Sunday 22 April 2012

The night train to Moscow

Saturday night and Sunday morning - 21/22 April

We've just left Kiev on time, at 7.15 pm.  We're due to arrive in Moscow at 9.01am tomorrow.  This is our first experience of a night/sleeper train outside of Europe.

We're impressed with our comfortable train compartment - the door can be closed and locked from the inside if necessary.  The beds in the top bunks ( which have been allocated to the 2 Russian girls thank goodness! ) are already made up with crisp white sheets and pillowcases and a blanket each. The bedding for the bottom bunks is up on a high shelf - they cannot be made up yet as the lower bunks double as seats during the day.  There's a table, and apart from the bedlinen, a small towel each.   There's no complimentary drinking water, as there was on the train from Wrocsaw to Lvov.  Each train carriage has it's own "guard".  It isn't long before ours pops her head into our compartment and asks if we'd like a cup of tea.  The Russian girls decline but no prizes for guessing our answer!

The toilet is a bit smelly but fairly clean, and a bit more roomy than normal - you could get changed into your nightclothes in there if necessary. There's a little water available (definitely not for drinking though) if you pump the tap.

The girls have had a hectic time at an international conference on diabetes, held  in Kiev, so they soon climb into their top bunks.  I read on my kindle for a while.  Reg and I don't get changed.  We make up our lower bunks, and I take off my jeans and snuggle into my bunk at about 9.30pm.
Soon we are awoken by border officials.  Reg and I have had to fill out immigration slips.  These customs officials are the Ukrainian ones. making sure we leave Ukraine when we said we would.
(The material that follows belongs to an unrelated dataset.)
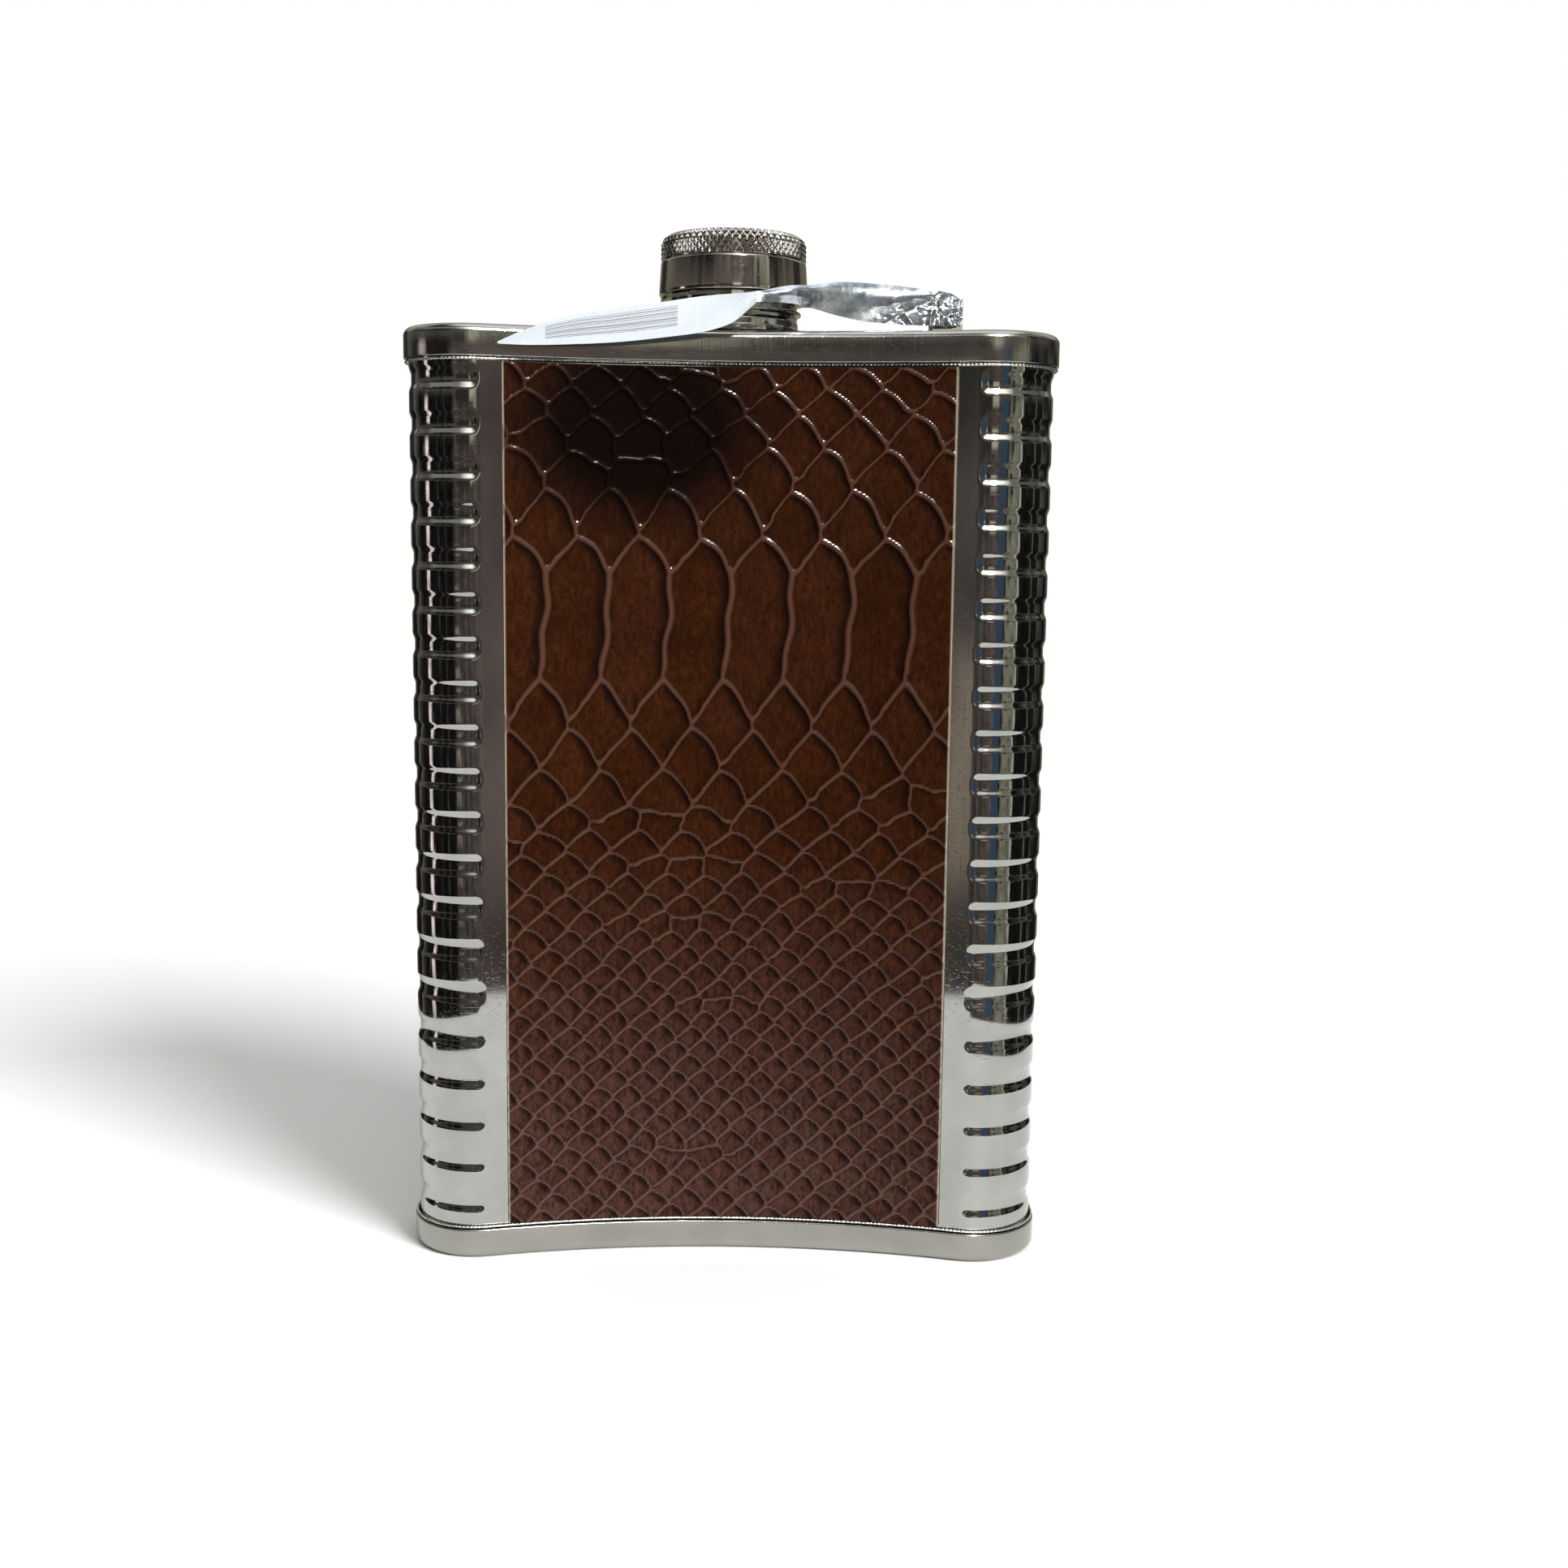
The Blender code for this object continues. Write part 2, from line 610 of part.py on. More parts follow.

We are all fast asleep at midnight when we hear all the compartment doors being flung open and the Russian border officials come in and check our passports.  Then a very severe looking official comes in and speaks in Russian to the 2 girls, presumably asking them if they have anything to declare.  He doesn't speak to us at all - presumably the train guard has told him we're English.  I'm sitting up in bed and the official suddenly lifts up my pillow.  My handbag is underneath but no illicit substances.  The customs man makes a quick, sharp, exit.

It's Sunday morning and it's our 34th wedding anniversary!  We should remember this one!  We arrive in Moscow on time and are glad to be met by a taxi driver sent by the Godzilla Hostel.  He's friendly and genuine and we like him immediately.  His car is old and rusty, and small, but he packs in our luggage, with my large suitcase on the back seat, next to me.  He makes an effort to talk to us in limited English. He likes the Beatles, the Rolling Stones, Eric Clapton, Police and Sting.

The hostel is lovely - bright, clean and welcoming.  The receptionist, Ryan,  can't do enough for us.  It's not yet 10.00 am, and we can't check in till 2, but we can take a shower if we want, and sit in the comfortable lounge.  We're really tired, but the shower is bliss!

Ryan makes us a welcome cup of tea and I write this, in between chatting to the young people who come into the lounge at various intervals - a young woman from Perth, Australia, who was a teacher but is going to work as a truck driver in the mines near Perth when she's finished her travels - which will include a trip down through Africa, ending up in Capetown;  a  young Glasweigian who has his own taxi business; a young Frenchman who's worked in Vietnam; and a young woman from South Korea, who's an Art teacher but is taking 2 years out to travel the world (and is feeling the worse for wear after a great night out last night). Oh, the joys (and hangovers) of being young!

All had fascinating stories to tell.  That's one of the best things about staying in hostels - the different people you meet.

Our room's ready and it's lovely.  We both need a sleep before we venture out into the streets of Moscow.

In the evening we take a short stroll, Reg buys a Russian simcard for his phone, and Elaine texts us to wish us Happy Anniversary.  We eat our anniversary meal in a self-service restaurant, and return to our hostel to relax.

The treasures of Moscow's sights and sounds will open up to us tomorrow when we've (hopefully) had a refreshing night's sleep.  In all hostels we've booked our own double room; this one seems to have a really comfortable bed - not two singles pushed together, and not a lumpy converted put-u-up - and it actually has a double quilt instead of two singles! Yey!  It's amazing how the little things mean so much!!